Actually most military recruits now come from the middle classes. Largely because so many lower class youths fail to meet recruiting standards due to having a criminal record, health problems, poor fitness, history of drug use, or lack of high school diploma. Most enlistment contracts only last a few years. In some cases those have been forcibly extended through a stop loss order, but that doesn't last for decades.


> Boycotting companies for extending a few minor courtesies to the troops is ridiculous and ineffective.

I don't think freedom of association is ridiculous. I'm curious why you do.


First, good commanding officers do care for the lives of their soldiers.

Second, those who don't have soldiers can still die by someone else's soldiers.


This was actually a basis for the international Ham Radio scene back in the day I believe. I also see it playing out with FLOSS software development -- to me it is exciting when people from other backgrounds and countries download, comment, and improve on my software.


War is almost never about hate or love.

War is a tool of diplomacy.

Both of these men were simply professionals doing their jobs. The one attacking, the one defending. It's unlikely they ever hated each other or even really thought a great deal beyond how to accomplish their respective missions at the time.


> War is a tool of diplomacy.

More often than not war is a means of pursuing business interests.


Certainly not in this case.


>Deeply embedded in our evolutionary story is the urge to protect people you have something in common with

Deeper than that is identity. In fact, after basic needs are met, your identity (cultural, ethnic, religious, and yes, even national) is one of the most important aspect of your humanity. Every nation in the world, has very tight immigration policies and border controls.

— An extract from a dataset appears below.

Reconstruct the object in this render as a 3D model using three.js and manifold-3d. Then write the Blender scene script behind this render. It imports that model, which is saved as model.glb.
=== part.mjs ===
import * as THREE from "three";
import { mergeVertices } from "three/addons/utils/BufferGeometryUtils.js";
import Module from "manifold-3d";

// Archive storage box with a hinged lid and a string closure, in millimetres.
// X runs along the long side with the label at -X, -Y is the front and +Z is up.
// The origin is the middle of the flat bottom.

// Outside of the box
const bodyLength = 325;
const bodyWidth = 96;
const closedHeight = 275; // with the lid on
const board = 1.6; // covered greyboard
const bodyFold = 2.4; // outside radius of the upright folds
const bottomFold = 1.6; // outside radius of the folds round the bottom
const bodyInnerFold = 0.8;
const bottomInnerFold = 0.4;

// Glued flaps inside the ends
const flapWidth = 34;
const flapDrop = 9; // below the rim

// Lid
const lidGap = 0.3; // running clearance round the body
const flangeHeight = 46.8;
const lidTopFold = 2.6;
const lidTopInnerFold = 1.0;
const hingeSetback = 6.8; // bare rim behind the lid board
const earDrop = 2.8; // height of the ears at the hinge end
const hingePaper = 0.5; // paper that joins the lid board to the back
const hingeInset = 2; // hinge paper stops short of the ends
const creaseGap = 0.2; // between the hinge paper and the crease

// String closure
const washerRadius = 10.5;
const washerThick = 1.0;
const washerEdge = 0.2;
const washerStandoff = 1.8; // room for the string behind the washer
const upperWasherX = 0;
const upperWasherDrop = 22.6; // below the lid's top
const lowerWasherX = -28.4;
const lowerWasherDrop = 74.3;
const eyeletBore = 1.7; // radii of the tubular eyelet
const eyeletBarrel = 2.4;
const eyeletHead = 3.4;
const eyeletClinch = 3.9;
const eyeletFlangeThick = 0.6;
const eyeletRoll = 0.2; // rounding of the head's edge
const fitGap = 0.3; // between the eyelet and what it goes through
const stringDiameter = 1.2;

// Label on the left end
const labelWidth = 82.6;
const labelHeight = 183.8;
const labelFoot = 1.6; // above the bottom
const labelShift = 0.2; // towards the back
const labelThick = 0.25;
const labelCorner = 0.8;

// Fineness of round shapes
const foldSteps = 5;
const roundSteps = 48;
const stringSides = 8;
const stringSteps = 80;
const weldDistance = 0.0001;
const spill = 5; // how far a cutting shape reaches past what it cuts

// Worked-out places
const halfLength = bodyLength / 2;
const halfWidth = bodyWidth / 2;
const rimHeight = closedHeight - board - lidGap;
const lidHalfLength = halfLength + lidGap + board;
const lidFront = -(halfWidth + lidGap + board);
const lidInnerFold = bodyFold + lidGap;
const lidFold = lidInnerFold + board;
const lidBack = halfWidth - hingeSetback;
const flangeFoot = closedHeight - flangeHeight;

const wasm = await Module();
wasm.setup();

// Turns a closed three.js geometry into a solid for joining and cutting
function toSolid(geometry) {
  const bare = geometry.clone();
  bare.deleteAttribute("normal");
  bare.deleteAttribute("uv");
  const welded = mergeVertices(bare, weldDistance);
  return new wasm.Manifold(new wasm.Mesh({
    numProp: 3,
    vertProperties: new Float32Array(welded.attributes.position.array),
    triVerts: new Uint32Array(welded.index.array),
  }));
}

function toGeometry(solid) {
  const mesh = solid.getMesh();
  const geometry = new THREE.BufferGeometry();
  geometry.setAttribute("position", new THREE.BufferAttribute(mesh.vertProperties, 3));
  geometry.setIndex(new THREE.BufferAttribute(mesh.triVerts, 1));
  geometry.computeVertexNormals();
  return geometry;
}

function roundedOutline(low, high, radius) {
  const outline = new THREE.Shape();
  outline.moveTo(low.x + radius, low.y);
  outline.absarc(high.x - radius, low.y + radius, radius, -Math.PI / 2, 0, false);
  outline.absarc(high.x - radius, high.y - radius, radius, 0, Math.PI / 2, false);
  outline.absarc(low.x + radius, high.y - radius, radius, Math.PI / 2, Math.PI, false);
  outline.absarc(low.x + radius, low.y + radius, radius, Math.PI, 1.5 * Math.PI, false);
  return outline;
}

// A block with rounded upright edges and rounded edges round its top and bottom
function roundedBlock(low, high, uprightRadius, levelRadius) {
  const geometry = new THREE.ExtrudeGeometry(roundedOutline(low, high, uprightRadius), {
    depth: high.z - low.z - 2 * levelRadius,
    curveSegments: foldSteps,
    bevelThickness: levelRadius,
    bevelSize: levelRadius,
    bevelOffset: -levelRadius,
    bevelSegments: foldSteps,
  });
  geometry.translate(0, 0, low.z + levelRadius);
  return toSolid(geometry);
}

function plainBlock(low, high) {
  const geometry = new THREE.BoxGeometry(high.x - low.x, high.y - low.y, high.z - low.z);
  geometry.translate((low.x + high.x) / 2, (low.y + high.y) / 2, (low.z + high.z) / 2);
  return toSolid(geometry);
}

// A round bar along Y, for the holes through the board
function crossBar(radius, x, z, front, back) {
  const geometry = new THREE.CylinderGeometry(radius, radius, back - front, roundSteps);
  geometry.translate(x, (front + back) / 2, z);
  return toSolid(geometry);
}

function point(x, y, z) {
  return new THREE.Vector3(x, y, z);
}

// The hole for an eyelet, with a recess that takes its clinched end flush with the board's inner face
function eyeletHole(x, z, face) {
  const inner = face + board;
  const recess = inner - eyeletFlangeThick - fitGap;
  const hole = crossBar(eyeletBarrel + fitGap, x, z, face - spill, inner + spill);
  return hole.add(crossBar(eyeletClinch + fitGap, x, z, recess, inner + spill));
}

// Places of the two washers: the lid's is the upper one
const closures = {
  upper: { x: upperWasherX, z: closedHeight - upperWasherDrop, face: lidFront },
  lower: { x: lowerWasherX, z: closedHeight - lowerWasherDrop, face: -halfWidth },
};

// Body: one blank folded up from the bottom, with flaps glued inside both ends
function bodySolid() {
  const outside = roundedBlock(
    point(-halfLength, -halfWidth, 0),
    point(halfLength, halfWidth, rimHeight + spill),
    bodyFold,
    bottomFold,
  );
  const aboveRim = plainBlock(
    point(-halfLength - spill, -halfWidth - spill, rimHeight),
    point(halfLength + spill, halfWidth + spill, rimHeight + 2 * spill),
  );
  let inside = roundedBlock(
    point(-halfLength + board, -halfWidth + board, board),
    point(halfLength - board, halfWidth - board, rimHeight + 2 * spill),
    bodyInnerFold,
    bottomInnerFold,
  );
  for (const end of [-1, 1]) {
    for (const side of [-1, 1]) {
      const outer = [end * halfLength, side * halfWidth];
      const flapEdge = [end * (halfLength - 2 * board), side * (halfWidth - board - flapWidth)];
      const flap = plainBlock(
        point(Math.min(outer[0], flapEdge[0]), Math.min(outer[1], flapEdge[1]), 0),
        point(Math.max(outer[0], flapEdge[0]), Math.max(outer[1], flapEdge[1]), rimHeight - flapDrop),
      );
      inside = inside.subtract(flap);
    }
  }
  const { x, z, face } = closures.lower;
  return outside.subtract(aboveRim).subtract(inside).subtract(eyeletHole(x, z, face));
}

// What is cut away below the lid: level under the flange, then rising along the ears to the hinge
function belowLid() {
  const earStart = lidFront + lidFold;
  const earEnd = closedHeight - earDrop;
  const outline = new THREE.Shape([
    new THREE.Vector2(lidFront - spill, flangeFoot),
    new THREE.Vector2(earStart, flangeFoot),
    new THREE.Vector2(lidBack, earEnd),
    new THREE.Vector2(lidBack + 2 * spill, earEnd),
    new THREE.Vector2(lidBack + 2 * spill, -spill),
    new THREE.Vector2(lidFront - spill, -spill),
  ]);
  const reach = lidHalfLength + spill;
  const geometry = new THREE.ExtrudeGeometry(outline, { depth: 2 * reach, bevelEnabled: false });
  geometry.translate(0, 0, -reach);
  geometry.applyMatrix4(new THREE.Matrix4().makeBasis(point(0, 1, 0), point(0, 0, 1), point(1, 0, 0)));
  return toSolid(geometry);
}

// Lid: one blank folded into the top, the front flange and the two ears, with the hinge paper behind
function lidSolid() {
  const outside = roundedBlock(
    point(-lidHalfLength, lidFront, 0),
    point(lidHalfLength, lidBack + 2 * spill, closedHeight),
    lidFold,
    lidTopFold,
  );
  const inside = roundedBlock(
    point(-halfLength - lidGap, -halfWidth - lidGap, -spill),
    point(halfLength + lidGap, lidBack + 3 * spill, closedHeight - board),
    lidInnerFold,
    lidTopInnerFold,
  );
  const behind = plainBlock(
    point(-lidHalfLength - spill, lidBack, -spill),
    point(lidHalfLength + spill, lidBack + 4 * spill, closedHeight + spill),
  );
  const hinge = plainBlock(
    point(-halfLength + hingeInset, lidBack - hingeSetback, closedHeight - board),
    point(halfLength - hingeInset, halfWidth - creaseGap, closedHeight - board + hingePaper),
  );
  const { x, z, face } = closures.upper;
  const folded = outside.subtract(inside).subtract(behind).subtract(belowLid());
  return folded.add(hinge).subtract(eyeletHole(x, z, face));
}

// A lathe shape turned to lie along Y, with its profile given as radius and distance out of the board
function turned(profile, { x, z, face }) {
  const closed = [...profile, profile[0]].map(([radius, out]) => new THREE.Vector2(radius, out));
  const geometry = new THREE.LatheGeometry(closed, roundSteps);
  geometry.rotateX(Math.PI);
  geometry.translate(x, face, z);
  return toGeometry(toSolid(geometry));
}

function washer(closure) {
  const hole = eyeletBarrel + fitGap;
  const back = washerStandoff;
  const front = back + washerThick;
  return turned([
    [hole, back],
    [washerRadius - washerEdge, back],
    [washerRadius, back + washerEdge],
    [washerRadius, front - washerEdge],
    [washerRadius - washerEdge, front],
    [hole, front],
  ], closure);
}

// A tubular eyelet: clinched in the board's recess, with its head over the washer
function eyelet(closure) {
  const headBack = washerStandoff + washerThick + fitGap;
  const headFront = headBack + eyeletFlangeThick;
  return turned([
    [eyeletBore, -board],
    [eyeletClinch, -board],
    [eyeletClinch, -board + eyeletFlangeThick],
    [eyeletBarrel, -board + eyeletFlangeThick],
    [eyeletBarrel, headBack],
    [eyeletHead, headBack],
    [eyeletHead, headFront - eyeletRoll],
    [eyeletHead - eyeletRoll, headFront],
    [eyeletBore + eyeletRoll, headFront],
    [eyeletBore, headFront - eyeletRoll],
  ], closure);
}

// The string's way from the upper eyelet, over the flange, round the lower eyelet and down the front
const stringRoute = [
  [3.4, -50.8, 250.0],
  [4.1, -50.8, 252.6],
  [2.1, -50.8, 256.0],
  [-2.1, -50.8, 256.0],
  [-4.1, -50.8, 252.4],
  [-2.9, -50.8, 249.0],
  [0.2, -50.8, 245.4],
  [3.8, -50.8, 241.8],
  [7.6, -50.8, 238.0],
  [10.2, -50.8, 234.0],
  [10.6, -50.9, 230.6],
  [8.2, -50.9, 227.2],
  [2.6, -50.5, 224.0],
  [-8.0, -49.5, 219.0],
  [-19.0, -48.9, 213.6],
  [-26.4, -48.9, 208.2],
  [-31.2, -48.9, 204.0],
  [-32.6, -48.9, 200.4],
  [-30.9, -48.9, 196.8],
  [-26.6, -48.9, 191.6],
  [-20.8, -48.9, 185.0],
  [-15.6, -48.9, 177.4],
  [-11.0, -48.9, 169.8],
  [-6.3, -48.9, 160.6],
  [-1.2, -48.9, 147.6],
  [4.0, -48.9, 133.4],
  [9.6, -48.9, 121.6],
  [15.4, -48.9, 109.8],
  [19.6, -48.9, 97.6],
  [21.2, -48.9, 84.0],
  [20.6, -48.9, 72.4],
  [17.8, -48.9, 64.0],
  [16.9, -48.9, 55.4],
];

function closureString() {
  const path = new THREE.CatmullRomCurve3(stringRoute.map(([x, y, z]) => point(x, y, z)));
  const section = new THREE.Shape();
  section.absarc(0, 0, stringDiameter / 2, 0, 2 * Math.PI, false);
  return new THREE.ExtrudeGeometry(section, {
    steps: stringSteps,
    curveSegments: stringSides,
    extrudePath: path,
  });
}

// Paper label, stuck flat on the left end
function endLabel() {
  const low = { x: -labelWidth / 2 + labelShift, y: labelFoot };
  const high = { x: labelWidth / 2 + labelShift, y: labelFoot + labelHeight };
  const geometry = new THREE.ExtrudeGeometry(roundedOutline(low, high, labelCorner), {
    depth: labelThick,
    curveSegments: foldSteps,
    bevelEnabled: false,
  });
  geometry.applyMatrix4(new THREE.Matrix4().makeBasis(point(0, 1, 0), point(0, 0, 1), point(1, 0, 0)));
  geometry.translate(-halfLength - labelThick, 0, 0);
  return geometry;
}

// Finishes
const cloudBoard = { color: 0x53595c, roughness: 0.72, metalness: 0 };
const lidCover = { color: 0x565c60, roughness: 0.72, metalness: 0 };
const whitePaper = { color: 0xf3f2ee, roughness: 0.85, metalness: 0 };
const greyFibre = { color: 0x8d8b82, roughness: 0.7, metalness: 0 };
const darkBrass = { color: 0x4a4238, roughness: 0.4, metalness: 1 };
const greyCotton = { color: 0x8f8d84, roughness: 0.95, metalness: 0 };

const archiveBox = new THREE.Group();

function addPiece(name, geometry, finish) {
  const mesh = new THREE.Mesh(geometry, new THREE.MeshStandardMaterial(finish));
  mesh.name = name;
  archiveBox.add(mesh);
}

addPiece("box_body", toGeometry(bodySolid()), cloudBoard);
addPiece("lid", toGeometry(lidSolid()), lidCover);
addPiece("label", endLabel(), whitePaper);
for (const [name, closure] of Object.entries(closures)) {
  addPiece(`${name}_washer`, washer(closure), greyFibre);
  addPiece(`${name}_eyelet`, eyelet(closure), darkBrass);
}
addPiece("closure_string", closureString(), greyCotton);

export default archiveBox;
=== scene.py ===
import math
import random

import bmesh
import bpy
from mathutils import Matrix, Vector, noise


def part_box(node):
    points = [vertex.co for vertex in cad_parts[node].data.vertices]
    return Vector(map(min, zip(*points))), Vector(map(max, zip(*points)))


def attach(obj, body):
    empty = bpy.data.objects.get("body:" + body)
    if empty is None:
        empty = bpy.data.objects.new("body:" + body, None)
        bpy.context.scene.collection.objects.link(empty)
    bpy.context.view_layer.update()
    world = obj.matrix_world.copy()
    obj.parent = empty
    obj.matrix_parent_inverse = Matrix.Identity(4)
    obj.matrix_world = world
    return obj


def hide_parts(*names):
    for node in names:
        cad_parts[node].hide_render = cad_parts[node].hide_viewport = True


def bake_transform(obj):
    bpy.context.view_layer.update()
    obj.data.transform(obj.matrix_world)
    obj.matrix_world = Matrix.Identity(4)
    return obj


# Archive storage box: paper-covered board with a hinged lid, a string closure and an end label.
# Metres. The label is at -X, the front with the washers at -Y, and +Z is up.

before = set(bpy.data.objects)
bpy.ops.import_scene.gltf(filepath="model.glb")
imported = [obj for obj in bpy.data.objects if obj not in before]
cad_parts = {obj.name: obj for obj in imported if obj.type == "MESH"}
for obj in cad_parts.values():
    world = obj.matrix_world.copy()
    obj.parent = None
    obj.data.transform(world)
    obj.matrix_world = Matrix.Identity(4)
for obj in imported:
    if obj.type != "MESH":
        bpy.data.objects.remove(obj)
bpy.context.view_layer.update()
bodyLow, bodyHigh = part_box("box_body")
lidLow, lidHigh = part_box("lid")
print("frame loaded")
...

That's not a coincidence.

>Rule #1: teams should not be divided on a country by country basis.

How should they be divided? How does a global government look like? Liberal Democracy with a market economy? You sure everyone is OK with that?

Also, we live in a world where even 'regular' nation states number in tens or hundreds of millions of people. There is already an issue of the disconnect between the population and their representatives. I'm not sure how this would work if added another 1 or 2 levels up the hierarchy. Can you imagine how disconnected and 'elitist' representatives of your one-world government would be? Yieks.


You took my next-gen UN idea too far. I am not asking for a government of governments (aka, a worldwide EU). I am just asking for another form of Olympic Games (or an expanded version of Monsters of Rock, or whatever comes to your mind).


Immigration policies were a direct result of the creation of social welfare programs.

Remember, 200 years ago most European countries only existed in a proto form of what we recognize today.


And those ethnic identities were there ... Where do you think those nations came from?


Amazing story and I believe it's happening. The world is connecting on a global scale and people are beginning to realize there's other ways than simply "us vs them". A way to see it is how diverse food has gotten around the world.

One thing that really slows this progress is the nationalization of the news and specifically internet. It's much easier to keep the "us vs them" narrative going when the news outlets are controlled by the state.


I think we’d have this already/automatically as our interconnectivity has grown.

It’s media and government propaganda stoking fear of the other for their gain which actively thwarts it. — up to the point which it can live organically once again in the greater populace.

But that’s just like, my opinion, man.